I'll explain briefly about the current heuristics. Similar rules can be added.

int FuzzyMatcher::MatchScore(int i, int j, bool last) {
  int s = 0;
  // Bonus for case match
  if (pat[i] == text[j]) {
    s++;
    // Bonus for prefix match or case match when the pattern contains upper-case letters
    if ((pat_set & 1 << Upper) || i == j)
      s++;
  }
  // For initial positions of pattern words
  if (pat_role[i] == Head) {
    // Bonus if it is matched to an initial position of some text word
    if (text_role[j] == Head)
      s += 30;
    // Penalty for non-initial positions
    else if (text_role[j] == Tail)
      s -= 10;
  }
  if (text_role[j] == Tail && i && !last)
    s -= 30;
  // The first character of pattern is matched to a non-initial position in the text
  if (i == 0 && text_role[j] == Tail)
    s -= 40;
  return s;
}

One caveat is that for space complexity I use compressed two-row dp[2][n][2] instead of full dp[m][n][2]. This way, we lose the ability to reconstruct the optimal path (matching positions).

Given pattern cm, the sequence alignment algorithm will prefer [c]ompany-[m]ode over [c]o[m]pany-mode, as the initial positions of words are given more weight. However, I do not store the full sequence alignment table dp[m][n][2] so it is not possible to reconstruct the optimal path. But this should only cause a minor visual glitch.

I'm not that good at elisp (implying that I cannot implement this ....) but I believe it is a huge improvement. Appreciated if someone could implement this..........

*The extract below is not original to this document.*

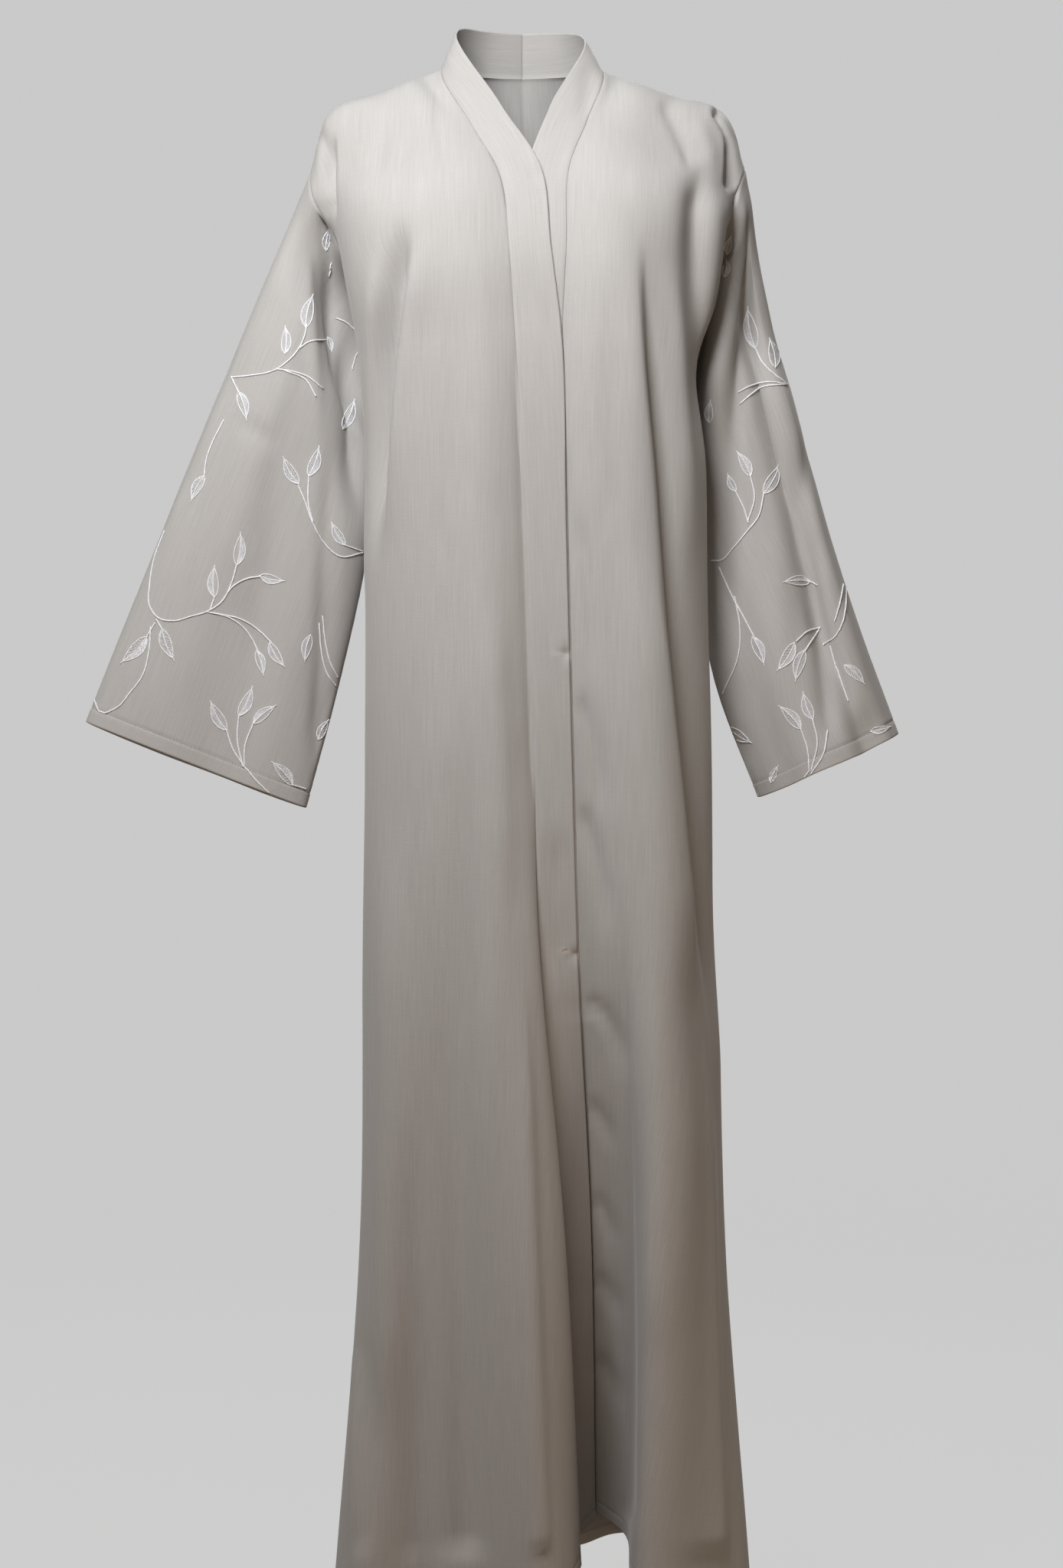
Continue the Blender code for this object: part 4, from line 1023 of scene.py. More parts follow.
def wall_mesh(sheet: Sheet, outer: Array, inner: Array, along: tuple[Array, Array], drop: Array) -> Mesh:
    """The closed wall of a cut piece, with a UV map in metres that follows its threads.

    Args:
        sheet: The piece.
        outer: How far its outer side stands off its grid, in millimetres, at each point.
        inner: How far its inner side does.
        along: The weft coordinate at the left and at the right corners of each cell's column.
        drop: The warp coordinate at each point.

    Returns:
        The mesh, in metres.
    """
    count = sheet.rows.size * sheet.columns.size
    vertices = [
        (sheet.grid + sheet.normals * outer[:, :, None]).reshape(-1, 3),
        (sheet.grid - sheet.normals * inner[:, :, None]).reshape(-1, 3),
    ]
    corners = sheet.cells()
    weft = np.stack([along[0][:-1], along[1][:-1], along[1][1:], along[0][1:]], axis=-1).reshape(-1, 4)
    threads = np.stack([weft, drop.reshape(-1)[corners]], axis=-1)
    if sheet.flip:
        corners, threads = corners[:, ::-1], threads[:, ::-1]
    faces = corners.tolist() + (corners[:, ::-1] + count).tolist()
    maps = [threads, threads[:, ::-1]]
    used = 2 * count
    points = sheet.grid.reshape(-1, 3)
    for edge in (Edge.TOP, Edge.BOTTOM) if sheet.closed else Edge:
        ring, beside, weft = rim(sheet, edge, along)
        size = len(ring)
        reach = np.zeros(size)
        if edge not in sheet.sewn:
            reach += (outer.reshape(-1)[ring] + inner.reshape(-1)[ring]) * RIM_ROUNDING
        vertices.append(points[ring] + unit(points[ring] - points[beside]) * reach[:, None])
        index = np.arange(size if sheet.closed else size - 1)
        after = (index + 1) % size
        turned = (edge in (Edge.TOP, Edge.LAST)) == sheet.flip
        threads = np.stack([weft, drop.reshape(-1)[ring]], axis=-1)
        middle = used + np.arange(size)
        for near, far in ((ring, middle), (middle, ring + count)):
            quads = np.stack([near[index], near[after], far[after], far[index]], axis=-1)
            laid = np.stack([threads[index], threads[after], threads[after], threads[index]], axis=1)
            if not turned:
                quads, laid = quads[:, ::-1], laid[:, ::-1]
            faces += quads.tolist()
            maps.append(laid)
        used += size
    mesh = bpy.data.meshes.new(sheet.name)
    mesh.from_pydata((np.concatenate(vertices) * MM).tolist(), [], faces)
    laid = (np.concatenate(maps) * MM).astype(np.float32)
    mesh.uv_layers.new(name="threads").data.foreach_set("uv", laid.reshape(-1))
    mesh.shade_smooth()
    mesh.set_sharp_from_angle(angle=SHARP_FROM)
    return mesh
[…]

If you speak Chinese, you may read my complain in https://emacs-china.org/t/topic/5368 ............

ivy integration

PythonNut commented 4 years ago

Sorry if this wasn't clear, but I believe flx already implements a O(nm) matching algorithm. The implementation is a bit non-traditional, but the asymptotic complexity should be fine (as far as I could tell when I wrote it). There's definitely room to do fuzzy matching more quickly by a constant factor, and I wouldn't be surprised if a large constant speedup could be achieved.